**Exercise prompt:** Restate word for word the lines of the data below, from the first through the one that has "GAP = 0.0003".

-- BEGIN Raw data --

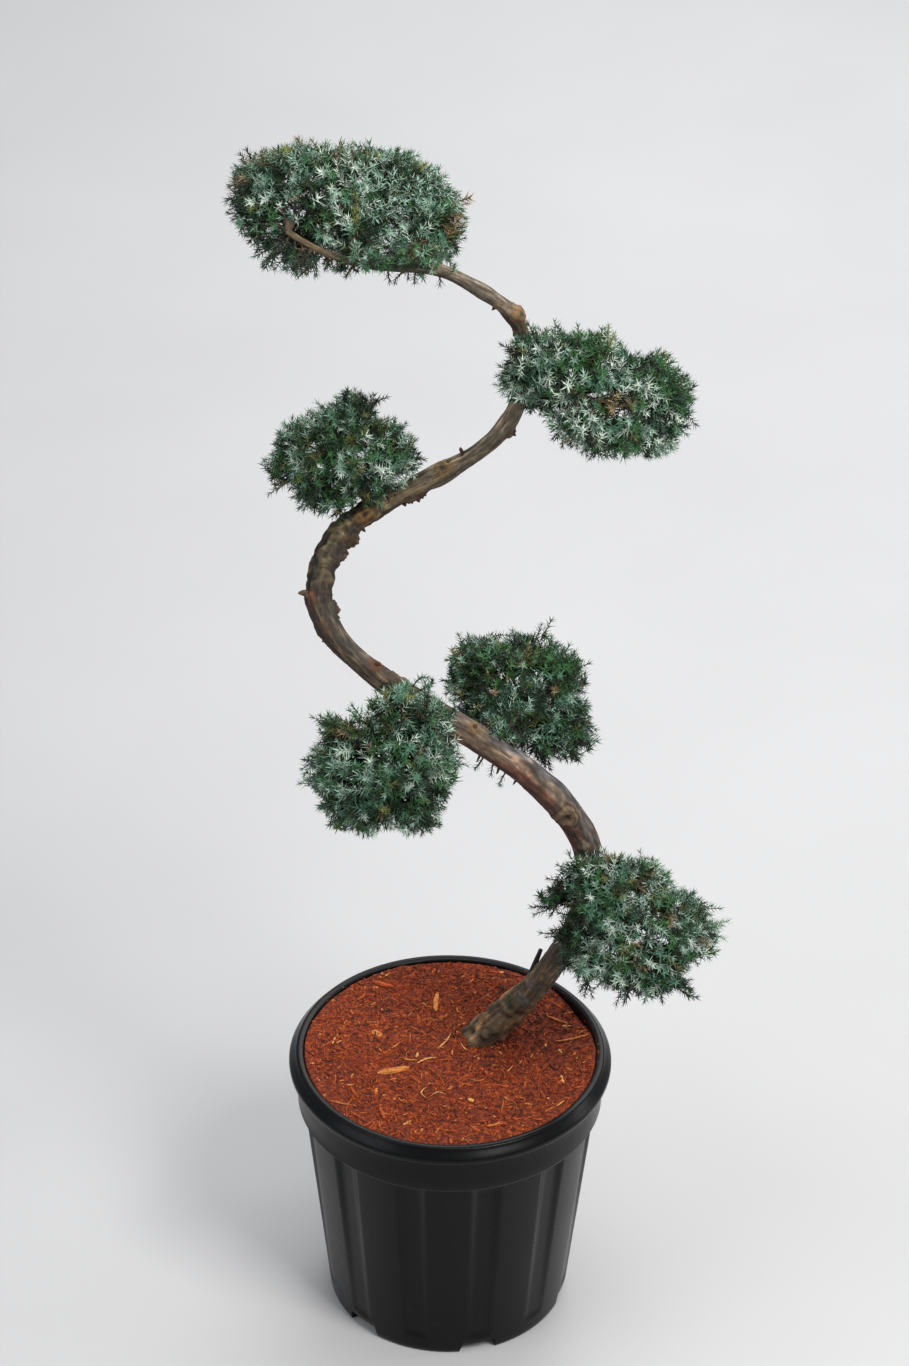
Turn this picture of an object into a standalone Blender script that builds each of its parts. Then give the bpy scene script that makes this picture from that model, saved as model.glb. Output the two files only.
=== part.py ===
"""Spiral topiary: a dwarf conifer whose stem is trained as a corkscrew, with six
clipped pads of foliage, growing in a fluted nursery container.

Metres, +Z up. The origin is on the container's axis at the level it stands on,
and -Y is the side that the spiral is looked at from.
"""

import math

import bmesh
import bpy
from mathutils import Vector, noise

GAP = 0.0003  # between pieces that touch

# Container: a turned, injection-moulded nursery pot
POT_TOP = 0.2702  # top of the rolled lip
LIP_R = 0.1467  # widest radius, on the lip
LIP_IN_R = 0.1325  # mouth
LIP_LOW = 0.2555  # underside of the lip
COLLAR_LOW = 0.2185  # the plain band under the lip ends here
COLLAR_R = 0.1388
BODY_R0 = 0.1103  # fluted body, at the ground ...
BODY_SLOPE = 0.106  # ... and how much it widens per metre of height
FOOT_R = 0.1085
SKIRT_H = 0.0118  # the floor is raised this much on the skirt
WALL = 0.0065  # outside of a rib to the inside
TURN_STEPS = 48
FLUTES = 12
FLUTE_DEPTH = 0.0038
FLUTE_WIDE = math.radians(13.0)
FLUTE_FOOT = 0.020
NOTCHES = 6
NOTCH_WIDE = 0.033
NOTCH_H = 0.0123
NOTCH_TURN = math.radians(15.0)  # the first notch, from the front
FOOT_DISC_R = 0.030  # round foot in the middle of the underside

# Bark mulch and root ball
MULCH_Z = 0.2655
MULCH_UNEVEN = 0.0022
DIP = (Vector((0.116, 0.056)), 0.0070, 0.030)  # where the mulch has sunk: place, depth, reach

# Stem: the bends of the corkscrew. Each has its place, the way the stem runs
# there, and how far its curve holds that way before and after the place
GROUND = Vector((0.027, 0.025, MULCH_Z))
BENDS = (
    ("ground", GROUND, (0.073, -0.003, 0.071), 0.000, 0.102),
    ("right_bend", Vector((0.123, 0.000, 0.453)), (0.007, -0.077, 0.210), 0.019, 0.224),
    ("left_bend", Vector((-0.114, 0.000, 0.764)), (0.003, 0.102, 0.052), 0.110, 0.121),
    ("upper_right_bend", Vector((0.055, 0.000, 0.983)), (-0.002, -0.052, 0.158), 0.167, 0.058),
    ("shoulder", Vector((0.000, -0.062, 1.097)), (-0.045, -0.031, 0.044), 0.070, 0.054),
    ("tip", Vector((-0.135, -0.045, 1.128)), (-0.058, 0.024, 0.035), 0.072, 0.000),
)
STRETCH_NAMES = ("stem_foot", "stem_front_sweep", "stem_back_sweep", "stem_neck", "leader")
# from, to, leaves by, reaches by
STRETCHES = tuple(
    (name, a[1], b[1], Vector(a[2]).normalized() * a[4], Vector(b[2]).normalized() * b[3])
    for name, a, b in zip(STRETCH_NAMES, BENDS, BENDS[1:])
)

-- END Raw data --

**Response:**
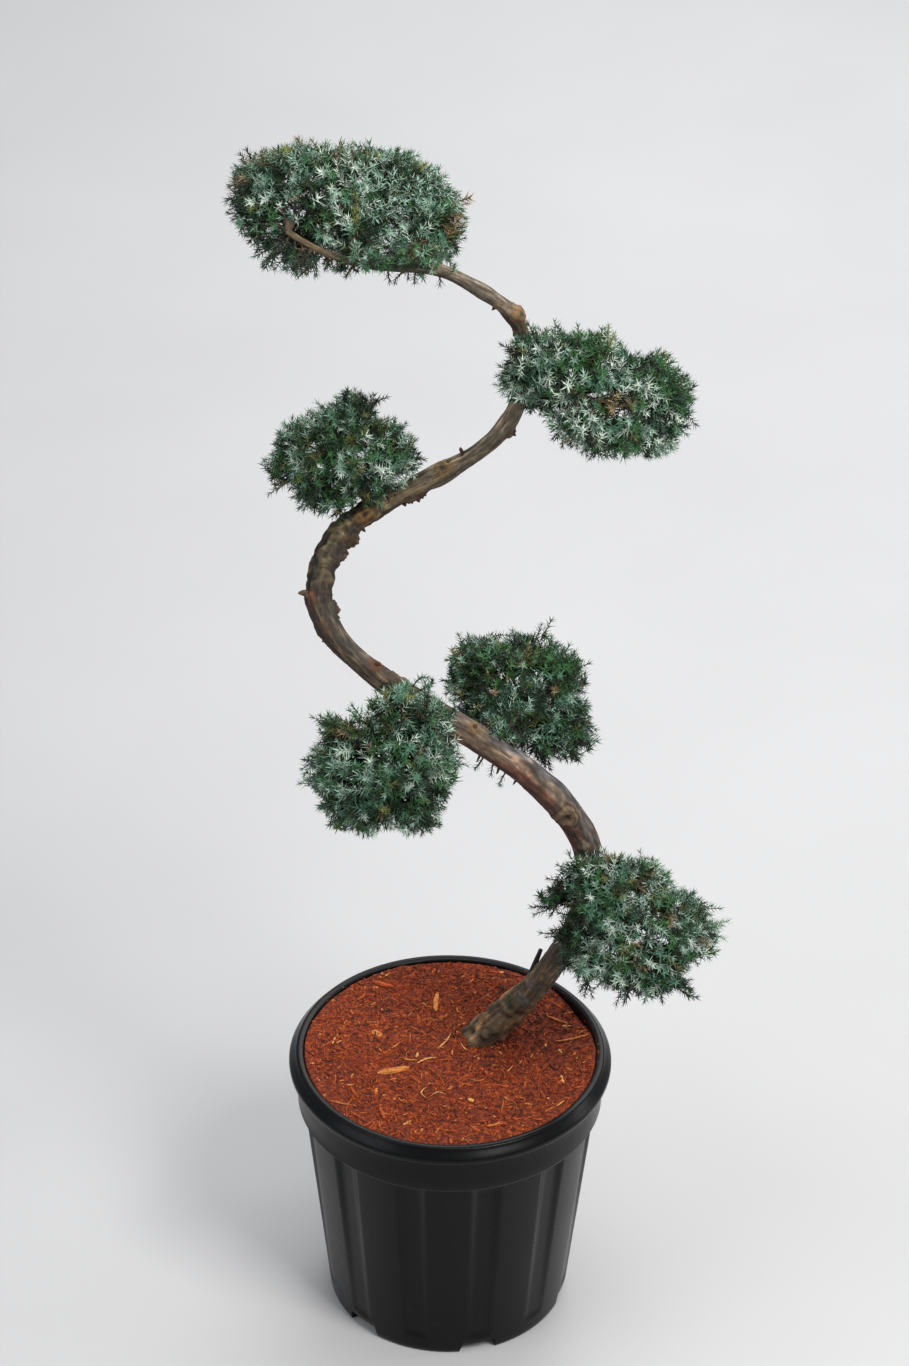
Turn this picture of an object into a standalone Blender script that builds each of its parts. Then give the bpy scene script that makes this picture from that model, saved as model.glb. Output the two files only.
=== part.py ===
"""Spiral topiary: a dwarf conifer whose stem is trained as a corkscrew, with six
clipped pads of foliage, growing in a fluted nursery container.

Metres, +Z up. The origin is on the container's axis at the level it stands on,
and -Y is the side that the spiral is looked at from.
"""

import math

import bmesh
import bpy
from mathutils import Vector, noise

GAP = 0.0003  # between pieces that touch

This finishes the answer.